Heniye'nin Gazze'de HAMAS'ın lider kadrosu içinde yar aldığı bu dönemde FKÖ ile işgal devleti arasında da "barış" şemsiyesi altında pazarlıklar başlamıştı ve HAMAS Filistin halkının haklarından önemli tavizler verme anlamına gelen bu pazarlıklara şiddetle karşı çıkıyordu. 1994'te Gazze - Eriha Anlaşması olarak da tarihe geçen Kahire Anlaşması'nın imzalanmasıyla birlikte Arafat yönetimi iş başına geçti. Heniye'nin normalde el-Fetih ve FKÖ'nün ileri gelenleriyle iyi ilişki içinde olmasına rağmen söz konusu anlaşmalara karşı çıkması sebebiyle bu kez onun için özerk yönetim baskıları dönemi başladı. Bu yönetim tarafından da üç kez tutuklanıp hapse atıldı. Buna rağmen özerk yönetim ileri gelenleriyle siyasi ihtilaflarını saklı tutmadan kişisel ilişkilerini korumaya çalıştı.
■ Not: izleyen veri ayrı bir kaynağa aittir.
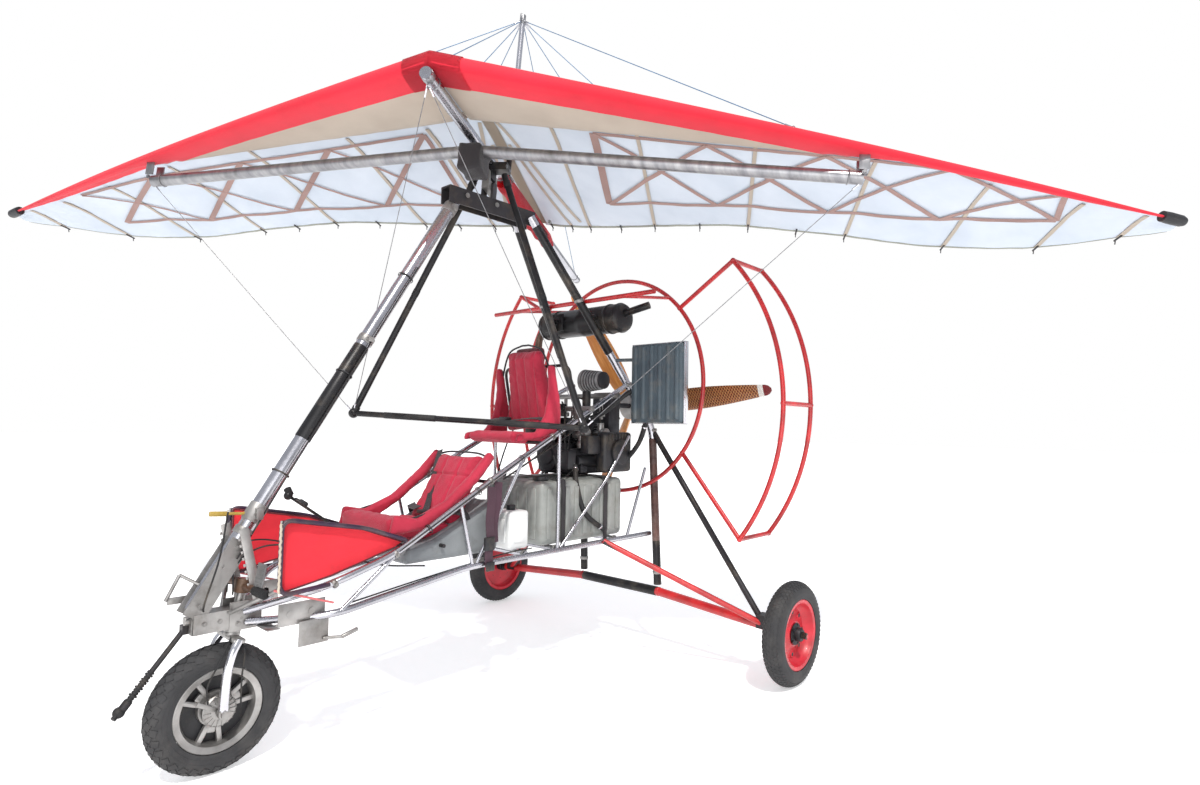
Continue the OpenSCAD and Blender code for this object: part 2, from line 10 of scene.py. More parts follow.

1997'de Ürdün'le işgalci siyonist devlet arasında gerçekleştirilen bir pazarlık neticesinde HAMAS lideri Şeyh Ahmed Yasin'in serbest bırakılmasından sonra Heniye onun yardımcılığı görevini yürütmeye başladı. Ağustos 2003'te Şeyh Yasin'le birlikte İsrail'in F-16 tipi jetlerinin füze saldırısına hedef oldu. Ancak füzelerin oturdukları dairenin bulunduğu kata isabet etmemesi sebebiyle kurtuldular.

Şeyh Yasin'in 22 Mart 2004'te şehit edilmesinden sonra İsmail Heniye Gazze'de HAMAS'ın siyasi kanadının ileri gelenleri arasında faaliyetlerini yürütmeye devam etti. 25 Ocak 2006 tarihinde gerçekleştirilen seçimlerde de bu hareketin Değişim ve Islah listesinden parlamentoya girdi.

Filistin özerk yönetiminin yeni hükümetini oluşturmakla görevlendirilmiş olan İsmail Heniye Bakanlar Kurulu listesini başkan Mahmud Abbas'a sundu. HAMAS aslında Filistin'deki tüm direniş gruplarının iştirak edeceği bir ulusal ittifak hükümeti kurmayı ve böylece işgalin kuşatma planlarına karşı ortak cephe oluşturmayı amaçlıyordu. Fakat bu amaç ne yazık ki gerçekleşmedi. Halid Meş'al'in dile getirdiği ve birçok yorumcunun da dikkat çektiği üzere bundan ABD baskılarının önemli etkisi oldu. Bu etki yerine göre doğrudan yerine göre de dolaylı olmuştur. Doğrudan etki izlenen havuç sopa politikasıyla kendini göstermiştir ki bunun en çok el-Fetih'in kararını yönlendirdiğini düşünüyoruz. ABD daha önce özerk yönetime verdiği maddi desteği el-Fetih'e verme vaadinde bulundu ve bunun için HAMAS hükümetine girmemesini şart koştu. Hükümete girmesi durumunda bu vaadini gerçekleştirmeyeceği gibi doğrudan örgüte siyasi desteğini de tamamen keseceği tehdidinde bulundu.

İsmail Heniye Şuanda Filistin Hükümetini Başkanı olarak Görev yapmakta ve bu onurlu görevini zorluklar içerisinde de olsa en iyi şekilde yerine getirmektedir.